A quoi ressemblerait un porno casher ? Le comédien et blogueur Chicky Winkelman s’est penché sur la question dans un post sur son site Hipsterjew:

« Si je devais deviner à quoi ressemblerait du porno casher, j’imagine qu’on y verrait un jeune couple religieux, fraîchement marié, assis paisiblement pour un diner de shabbat. Après un repas traditionnel, ils ont bu un peu trop de vin et partent se tripoter dans leur chambre. Après avoir écarté vraiment le plus possible la lampe de shabbat, ils font ce qu’ils ont à faire. Leurs vêtements s’envolent partout, et les cheveux de la jeune mariée virevoltent.»
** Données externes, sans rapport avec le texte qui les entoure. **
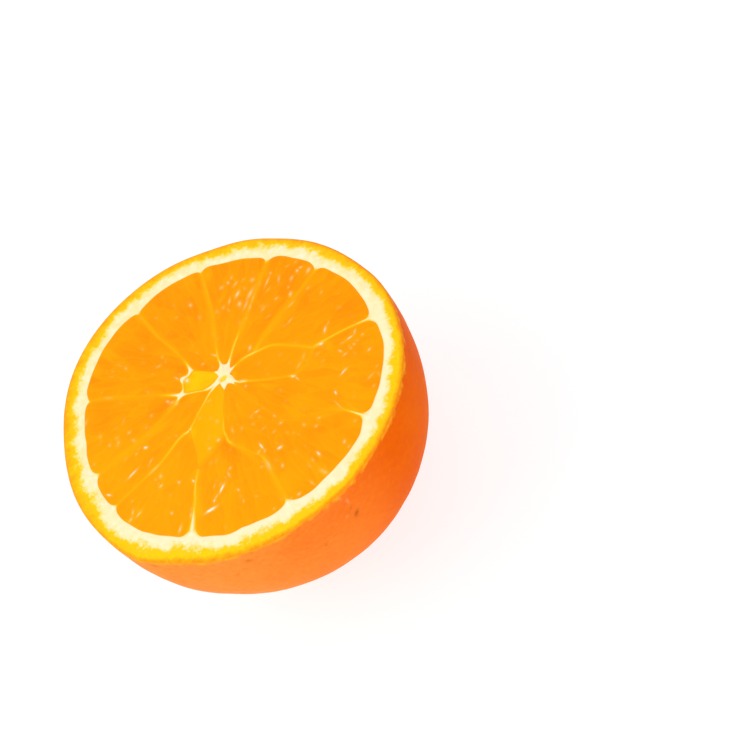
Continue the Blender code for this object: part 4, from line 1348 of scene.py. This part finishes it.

Casher ou pas, combattu par les rabbins, le porno frum a mal vécu l’arrivée des tubes, les Youporn et autres Pornotube, qui agrègent des milliers de vidéos uploadées par des internautes. Des quelques sites qui proposaient du frum porn, il ne reste plus que frum vids. Car les youtube du X ont sur leurs disques durs des tera-octets de vidéos pour répondre aux fantasmes les plus exotiques des internautes. Sur pornhub, la “jewish girl” n’est pas un hit mais elle est accessible gratuitement en un clic. Le performeur grimé en juif orthodoxe qui prend l’actrice agrippée à un chandelier à 7 branches est streamable. C’est vulgaire, ultra-cliché, bien commercial et ça marche.

Quand l’ultra-orthodoxe en rupture de ban se transformait en pornographe hipster, l’hérésie du frum porn avait ce petit quelque chose de révolutionnaire. Mais 3 ans plus tard, c’est déjà à ranger au rayon du vintage. Sauf que les créateurs de Frumvids m’ont confié avoir dans leurs cartons un projet qu’ils voient déjà faire un tabac, un « site juif orthodoxe 100% gay ». Parce que « bizarrement, c’est plus facile de trouver des gens intéressés par ça ».

Le yiddish était une langue vernaculaire, utilisée au quotidien par les Juifs de Berlin à Moscou, à distinguer de l’hébreu qui était réservé à la prière et à l’étude religieuse.

En yiddish, « frum » – prononcez « froum » – signifie pieux ou dévot. Voilà pourquoi les ultra-orthodoxes issus du monde ashkénaze s’appellent des Frum.